§ THE PROBLEM: Find each line holding the word "rigid" and give the number of such lines, nothing else.

§ Object data in JSON:
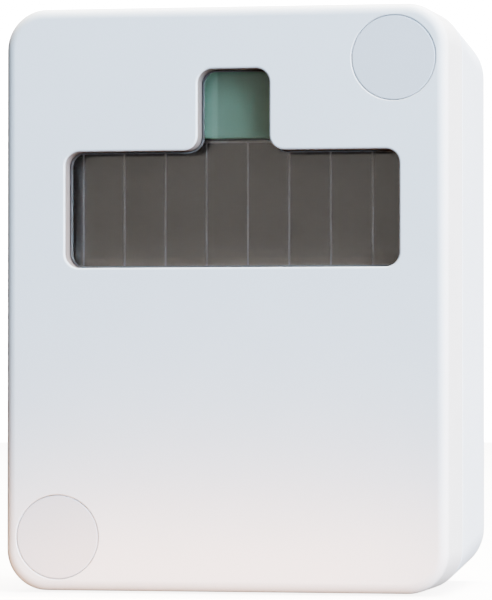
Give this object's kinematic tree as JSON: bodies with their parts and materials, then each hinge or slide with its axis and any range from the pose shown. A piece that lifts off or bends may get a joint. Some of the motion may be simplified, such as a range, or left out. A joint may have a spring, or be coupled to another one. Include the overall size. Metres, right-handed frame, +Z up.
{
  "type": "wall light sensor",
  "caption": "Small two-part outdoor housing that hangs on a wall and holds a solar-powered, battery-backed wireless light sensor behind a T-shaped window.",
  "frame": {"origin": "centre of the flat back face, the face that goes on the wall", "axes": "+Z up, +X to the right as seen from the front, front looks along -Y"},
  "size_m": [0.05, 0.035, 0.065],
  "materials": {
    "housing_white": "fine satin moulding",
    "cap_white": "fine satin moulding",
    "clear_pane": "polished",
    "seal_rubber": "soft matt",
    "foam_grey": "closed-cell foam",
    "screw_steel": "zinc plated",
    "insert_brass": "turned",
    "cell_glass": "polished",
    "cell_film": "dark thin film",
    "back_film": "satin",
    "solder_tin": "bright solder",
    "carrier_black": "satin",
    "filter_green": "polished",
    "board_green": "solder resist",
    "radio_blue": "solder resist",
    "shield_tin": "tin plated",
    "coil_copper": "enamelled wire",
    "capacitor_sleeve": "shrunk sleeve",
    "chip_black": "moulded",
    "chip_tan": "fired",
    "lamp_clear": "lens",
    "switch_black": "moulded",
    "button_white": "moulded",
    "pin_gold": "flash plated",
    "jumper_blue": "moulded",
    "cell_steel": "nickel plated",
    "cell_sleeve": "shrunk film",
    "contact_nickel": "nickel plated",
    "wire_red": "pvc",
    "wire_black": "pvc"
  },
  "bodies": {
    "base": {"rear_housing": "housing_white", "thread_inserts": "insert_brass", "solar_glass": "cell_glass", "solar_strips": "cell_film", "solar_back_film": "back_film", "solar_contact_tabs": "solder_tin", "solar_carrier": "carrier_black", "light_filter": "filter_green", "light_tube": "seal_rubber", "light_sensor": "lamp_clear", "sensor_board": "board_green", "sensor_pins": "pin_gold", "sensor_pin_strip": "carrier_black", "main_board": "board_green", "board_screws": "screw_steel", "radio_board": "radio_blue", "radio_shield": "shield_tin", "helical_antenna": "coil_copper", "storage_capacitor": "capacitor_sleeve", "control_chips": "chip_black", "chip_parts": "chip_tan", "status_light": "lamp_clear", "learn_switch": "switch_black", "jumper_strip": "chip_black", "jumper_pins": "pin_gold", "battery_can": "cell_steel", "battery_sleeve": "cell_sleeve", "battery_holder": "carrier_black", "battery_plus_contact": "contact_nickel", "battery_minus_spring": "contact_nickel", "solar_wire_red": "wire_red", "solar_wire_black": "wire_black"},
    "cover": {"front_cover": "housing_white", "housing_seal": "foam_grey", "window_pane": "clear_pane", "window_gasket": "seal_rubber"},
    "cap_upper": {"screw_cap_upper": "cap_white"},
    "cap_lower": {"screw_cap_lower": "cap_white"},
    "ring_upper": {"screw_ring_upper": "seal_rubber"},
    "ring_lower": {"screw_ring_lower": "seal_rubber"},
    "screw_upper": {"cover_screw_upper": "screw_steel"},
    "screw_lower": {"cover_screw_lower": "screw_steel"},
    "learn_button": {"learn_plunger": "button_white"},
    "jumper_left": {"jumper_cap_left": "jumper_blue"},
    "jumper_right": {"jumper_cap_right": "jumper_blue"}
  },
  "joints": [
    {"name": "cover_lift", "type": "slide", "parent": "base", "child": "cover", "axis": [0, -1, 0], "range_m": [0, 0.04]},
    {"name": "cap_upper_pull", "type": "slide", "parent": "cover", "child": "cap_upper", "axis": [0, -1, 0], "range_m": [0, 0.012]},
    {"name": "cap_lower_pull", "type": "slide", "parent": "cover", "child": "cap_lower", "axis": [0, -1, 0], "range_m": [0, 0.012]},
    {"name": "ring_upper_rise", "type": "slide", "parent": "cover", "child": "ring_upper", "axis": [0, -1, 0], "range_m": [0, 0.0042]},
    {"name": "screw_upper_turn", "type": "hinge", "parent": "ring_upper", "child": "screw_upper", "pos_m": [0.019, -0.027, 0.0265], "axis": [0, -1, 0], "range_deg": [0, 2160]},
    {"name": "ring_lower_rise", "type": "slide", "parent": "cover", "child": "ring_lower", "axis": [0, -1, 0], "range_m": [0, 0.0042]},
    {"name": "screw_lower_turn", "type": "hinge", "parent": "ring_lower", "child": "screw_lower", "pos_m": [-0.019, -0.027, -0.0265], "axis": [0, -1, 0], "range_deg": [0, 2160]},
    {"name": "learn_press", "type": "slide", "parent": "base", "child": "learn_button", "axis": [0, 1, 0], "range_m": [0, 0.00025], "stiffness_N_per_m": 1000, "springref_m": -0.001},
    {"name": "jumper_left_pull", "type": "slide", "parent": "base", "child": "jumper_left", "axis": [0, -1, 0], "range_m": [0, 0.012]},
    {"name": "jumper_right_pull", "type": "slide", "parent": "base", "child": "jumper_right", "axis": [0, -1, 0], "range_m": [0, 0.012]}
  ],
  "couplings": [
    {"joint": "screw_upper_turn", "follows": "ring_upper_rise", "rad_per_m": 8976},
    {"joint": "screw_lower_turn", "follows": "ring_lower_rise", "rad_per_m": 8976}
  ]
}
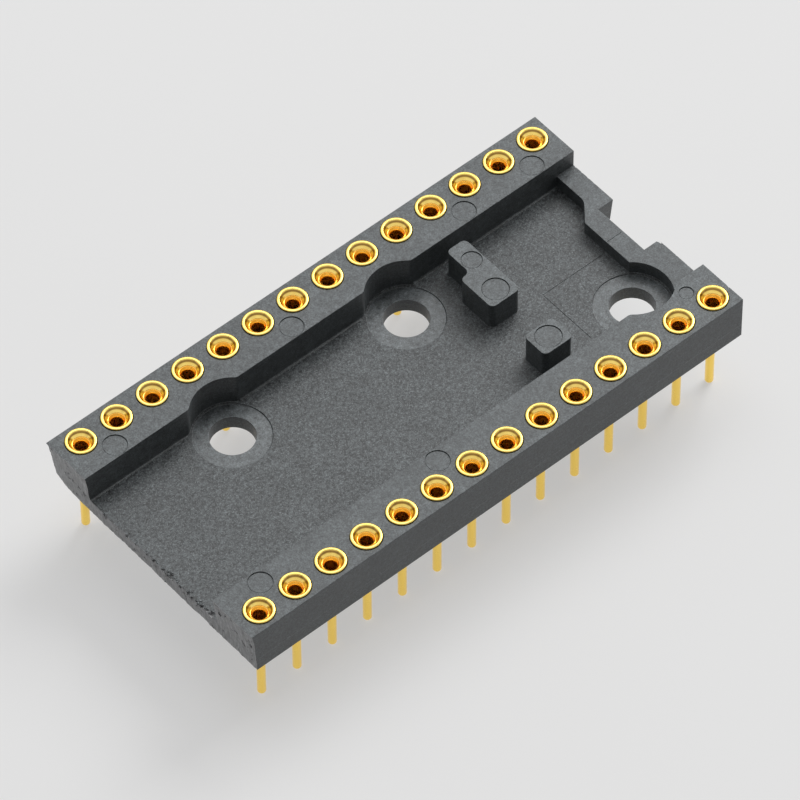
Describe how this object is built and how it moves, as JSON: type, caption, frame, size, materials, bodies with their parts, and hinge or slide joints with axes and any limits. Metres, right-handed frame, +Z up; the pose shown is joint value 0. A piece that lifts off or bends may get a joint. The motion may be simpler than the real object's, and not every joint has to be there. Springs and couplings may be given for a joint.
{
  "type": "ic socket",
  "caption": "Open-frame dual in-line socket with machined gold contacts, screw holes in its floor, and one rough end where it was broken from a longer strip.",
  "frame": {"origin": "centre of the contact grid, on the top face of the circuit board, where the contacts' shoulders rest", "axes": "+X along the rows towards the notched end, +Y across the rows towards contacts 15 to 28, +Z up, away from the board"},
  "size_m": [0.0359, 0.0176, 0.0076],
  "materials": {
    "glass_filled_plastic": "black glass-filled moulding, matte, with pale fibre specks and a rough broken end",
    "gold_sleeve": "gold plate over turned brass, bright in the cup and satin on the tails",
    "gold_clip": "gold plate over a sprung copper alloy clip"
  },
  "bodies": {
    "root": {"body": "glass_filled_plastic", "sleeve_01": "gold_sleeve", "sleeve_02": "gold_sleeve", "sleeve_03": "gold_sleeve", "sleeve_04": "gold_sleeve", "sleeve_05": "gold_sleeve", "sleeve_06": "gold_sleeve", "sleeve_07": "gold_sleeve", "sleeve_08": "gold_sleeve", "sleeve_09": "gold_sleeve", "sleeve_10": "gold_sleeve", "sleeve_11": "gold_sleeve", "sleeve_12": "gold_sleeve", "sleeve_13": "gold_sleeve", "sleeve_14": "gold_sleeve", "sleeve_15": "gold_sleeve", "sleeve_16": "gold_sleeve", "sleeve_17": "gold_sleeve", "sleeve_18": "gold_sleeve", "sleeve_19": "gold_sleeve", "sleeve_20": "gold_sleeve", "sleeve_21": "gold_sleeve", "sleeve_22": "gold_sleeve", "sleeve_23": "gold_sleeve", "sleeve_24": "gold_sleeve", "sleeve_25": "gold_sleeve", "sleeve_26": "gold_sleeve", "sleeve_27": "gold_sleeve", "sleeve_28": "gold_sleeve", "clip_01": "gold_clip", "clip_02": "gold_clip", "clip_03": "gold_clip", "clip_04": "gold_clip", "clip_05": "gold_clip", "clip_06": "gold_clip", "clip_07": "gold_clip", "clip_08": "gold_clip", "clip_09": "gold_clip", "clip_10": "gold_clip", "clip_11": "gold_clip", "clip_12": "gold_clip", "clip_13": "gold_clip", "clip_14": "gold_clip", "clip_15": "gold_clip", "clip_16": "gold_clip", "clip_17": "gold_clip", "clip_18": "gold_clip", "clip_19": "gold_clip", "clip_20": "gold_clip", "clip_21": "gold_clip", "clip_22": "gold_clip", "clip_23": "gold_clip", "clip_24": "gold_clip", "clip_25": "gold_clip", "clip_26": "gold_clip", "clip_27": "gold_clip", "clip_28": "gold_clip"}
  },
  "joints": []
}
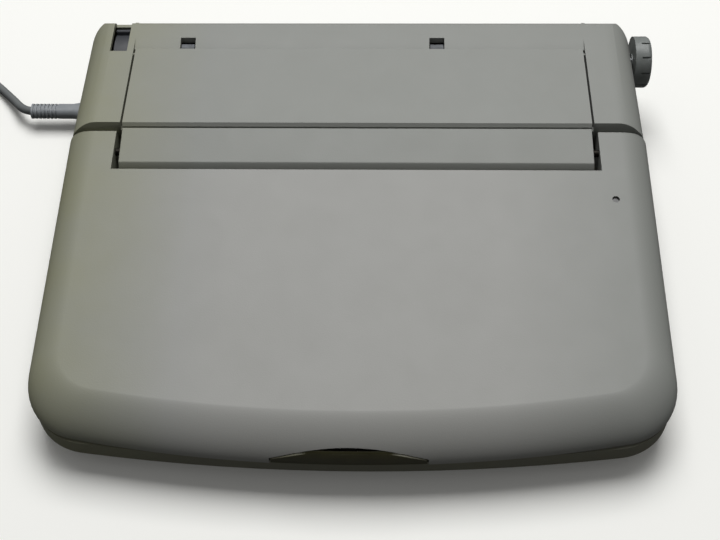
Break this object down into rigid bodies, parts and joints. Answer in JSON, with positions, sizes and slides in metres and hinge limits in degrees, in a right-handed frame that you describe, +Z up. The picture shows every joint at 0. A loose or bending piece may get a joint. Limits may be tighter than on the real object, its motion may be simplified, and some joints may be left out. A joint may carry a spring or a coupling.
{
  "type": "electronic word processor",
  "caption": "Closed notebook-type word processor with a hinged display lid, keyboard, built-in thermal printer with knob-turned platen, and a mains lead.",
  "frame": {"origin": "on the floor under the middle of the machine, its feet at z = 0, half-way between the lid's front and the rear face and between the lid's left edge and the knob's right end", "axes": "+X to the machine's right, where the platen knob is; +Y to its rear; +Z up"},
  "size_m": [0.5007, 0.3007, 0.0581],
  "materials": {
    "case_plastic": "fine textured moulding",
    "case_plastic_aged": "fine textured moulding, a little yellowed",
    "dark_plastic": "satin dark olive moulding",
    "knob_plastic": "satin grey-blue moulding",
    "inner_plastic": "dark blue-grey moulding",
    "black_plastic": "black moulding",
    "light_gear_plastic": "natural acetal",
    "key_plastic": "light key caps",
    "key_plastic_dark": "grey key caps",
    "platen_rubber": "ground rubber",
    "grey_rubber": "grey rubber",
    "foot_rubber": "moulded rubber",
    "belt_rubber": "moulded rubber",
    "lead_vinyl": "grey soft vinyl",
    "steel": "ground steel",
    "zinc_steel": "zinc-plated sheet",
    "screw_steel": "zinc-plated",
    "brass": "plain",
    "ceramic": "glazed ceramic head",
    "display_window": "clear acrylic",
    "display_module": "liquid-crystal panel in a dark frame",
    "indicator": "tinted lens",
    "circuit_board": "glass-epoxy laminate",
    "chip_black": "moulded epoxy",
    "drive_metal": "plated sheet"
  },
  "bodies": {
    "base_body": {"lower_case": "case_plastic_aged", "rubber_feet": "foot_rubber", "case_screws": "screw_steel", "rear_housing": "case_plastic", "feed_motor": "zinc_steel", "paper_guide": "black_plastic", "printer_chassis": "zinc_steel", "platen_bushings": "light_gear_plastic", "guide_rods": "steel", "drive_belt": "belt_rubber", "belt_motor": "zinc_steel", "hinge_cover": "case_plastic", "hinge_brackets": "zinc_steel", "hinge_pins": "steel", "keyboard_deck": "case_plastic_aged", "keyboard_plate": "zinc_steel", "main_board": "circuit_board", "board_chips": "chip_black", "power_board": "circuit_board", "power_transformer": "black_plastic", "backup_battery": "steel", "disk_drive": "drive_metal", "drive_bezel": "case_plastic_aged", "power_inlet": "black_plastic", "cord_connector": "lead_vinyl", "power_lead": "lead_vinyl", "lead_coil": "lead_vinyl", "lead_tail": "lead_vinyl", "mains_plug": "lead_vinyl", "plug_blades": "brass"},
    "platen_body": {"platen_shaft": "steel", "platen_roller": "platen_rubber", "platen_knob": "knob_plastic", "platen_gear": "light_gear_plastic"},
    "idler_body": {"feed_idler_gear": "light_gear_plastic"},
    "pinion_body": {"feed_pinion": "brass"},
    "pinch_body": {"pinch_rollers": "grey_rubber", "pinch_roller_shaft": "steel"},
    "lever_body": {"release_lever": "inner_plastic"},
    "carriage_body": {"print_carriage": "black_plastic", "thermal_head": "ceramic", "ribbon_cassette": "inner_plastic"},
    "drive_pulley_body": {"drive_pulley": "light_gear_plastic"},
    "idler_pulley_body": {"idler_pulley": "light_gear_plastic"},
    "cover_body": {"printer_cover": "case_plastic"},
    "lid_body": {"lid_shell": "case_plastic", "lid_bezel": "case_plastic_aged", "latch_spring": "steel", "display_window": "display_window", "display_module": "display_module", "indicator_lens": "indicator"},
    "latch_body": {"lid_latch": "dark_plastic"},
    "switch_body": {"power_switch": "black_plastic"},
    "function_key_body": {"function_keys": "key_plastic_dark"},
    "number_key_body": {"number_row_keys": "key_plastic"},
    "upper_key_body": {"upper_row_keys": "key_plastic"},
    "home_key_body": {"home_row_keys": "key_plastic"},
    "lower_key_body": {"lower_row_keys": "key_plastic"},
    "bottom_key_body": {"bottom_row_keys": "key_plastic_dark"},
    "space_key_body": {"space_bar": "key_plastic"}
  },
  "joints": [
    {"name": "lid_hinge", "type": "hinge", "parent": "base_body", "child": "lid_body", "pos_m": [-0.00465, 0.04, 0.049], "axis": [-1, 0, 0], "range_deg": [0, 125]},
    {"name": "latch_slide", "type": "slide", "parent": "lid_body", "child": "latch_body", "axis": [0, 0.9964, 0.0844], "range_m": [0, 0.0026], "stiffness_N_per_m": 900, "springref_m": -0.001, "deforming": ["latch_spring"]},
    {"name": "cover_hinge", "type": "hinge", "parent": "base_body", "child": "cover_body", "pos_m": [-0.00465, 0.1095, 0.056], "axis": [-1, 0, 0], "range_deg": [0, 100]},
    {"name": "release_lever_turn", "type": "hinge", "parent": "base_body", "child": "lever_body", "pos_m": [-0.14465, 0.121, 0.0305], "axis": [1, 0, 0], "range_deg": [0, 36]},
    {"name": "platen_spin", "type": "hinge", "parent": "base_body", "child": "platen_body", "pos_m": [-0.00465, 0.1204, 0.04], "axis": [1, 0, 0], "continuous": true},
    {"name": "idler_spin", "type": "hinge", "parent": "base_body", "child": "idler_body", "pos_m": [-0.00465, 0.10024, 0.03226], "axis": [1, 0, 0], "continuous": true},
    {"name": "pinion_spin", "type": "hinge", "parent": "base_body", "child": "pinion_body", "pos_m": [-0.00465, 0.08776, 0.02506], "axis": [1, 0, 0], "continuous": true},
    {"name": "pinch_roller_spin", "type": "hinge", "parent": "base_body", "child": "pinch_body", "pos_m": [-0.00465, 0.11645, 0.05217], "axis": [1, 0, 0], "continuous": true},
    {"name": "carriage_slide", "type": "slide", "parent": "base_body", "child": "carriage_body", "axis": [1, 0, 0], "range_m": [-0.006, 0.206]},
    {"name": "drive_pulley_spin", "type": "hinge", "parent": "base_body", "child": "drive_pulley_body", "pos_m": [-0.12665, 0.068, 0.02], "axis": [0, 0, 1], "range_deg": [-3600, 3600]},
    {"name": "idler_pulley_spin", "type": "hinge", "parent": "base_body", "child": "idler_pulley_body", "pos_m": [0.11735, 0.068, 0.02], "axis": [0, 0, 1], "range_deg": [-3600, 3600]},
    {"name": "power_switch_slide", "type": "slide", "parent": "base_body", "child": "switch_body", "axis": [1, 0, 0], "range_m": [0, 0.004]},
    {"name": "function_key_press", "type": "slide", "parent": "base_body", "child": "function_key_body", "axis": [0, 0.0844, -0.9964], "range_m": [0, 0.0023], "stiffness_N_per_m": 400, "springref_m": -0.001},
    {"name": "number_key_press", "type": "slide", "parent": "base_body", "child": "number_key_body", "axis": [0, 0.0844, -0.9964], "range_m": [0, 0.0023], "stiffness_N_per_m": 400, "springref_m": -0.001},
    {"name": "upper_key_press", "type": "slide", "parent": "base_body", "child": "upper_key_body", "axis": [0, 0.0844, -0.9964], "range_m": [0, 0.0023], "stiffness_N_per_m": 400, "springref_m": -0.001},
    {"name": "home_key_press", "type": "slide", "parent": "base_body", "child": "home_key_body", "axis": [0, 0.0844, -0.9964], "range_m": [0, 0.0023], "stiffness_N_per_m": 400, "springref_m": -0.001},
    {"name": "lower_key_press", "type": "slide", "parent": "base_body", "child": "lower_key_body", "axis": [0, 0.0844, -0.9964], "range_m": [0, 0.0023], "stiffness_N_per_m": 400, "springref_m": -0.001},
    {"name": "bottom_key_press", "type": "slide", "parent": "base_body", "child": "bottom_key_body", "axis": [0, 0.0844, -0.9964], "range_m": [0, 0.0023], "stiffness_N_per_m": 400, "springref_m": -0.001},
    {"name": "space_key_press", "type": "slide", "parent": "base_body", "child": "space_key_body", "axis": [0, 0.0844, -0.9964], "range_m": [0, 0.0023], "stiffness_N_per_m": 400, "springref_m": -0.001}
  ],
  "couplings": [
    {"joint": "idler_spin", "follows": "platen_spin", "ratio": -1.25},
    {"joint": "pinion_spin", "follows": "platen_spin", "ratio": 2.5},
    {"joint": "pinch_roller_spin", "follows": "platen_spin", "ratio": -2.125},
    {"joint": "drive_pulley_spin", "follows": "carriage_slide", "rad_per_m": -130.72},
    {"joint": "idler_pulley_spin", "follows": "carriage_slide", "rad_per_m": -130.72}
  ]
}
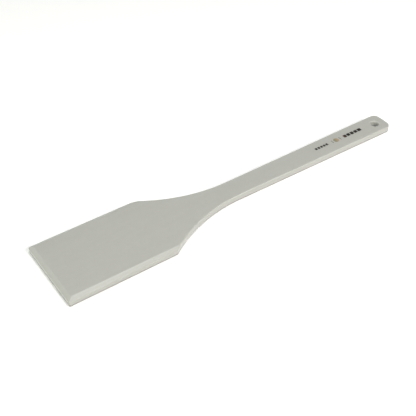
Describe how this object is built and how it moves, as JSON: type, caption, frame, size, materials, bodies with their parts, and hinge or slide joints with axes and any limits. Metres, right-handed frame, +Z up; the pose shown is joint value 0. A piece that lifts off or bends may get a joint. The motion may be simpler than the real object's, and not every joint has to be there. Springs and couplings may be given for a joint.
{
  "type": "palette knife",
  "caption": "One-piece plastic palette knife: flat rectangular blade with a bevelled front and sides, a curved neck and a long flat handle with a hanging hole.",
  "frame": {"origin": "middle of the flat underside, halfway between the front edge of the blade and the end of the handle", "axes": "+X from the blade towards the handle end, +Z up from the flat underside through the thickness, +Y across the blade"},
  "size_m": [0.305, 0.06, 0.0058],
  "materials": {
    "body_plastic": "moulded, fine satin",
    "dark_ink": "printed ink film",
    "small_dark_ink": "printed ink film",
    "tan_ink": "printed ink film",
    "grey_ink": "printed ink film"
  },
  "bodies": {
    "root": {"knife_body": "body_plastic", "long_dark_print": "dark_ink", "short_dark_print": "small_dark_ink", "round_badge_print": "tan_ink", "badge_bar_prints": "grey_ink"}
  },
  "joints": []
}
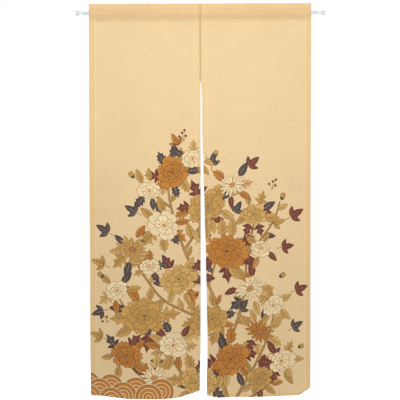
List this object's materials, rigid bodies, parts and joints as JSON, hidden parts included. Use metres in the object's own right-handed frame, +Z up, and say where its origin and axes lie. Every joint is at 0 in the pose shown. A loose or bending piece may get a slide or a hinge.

§ RESPONSE TO THE TASK: 2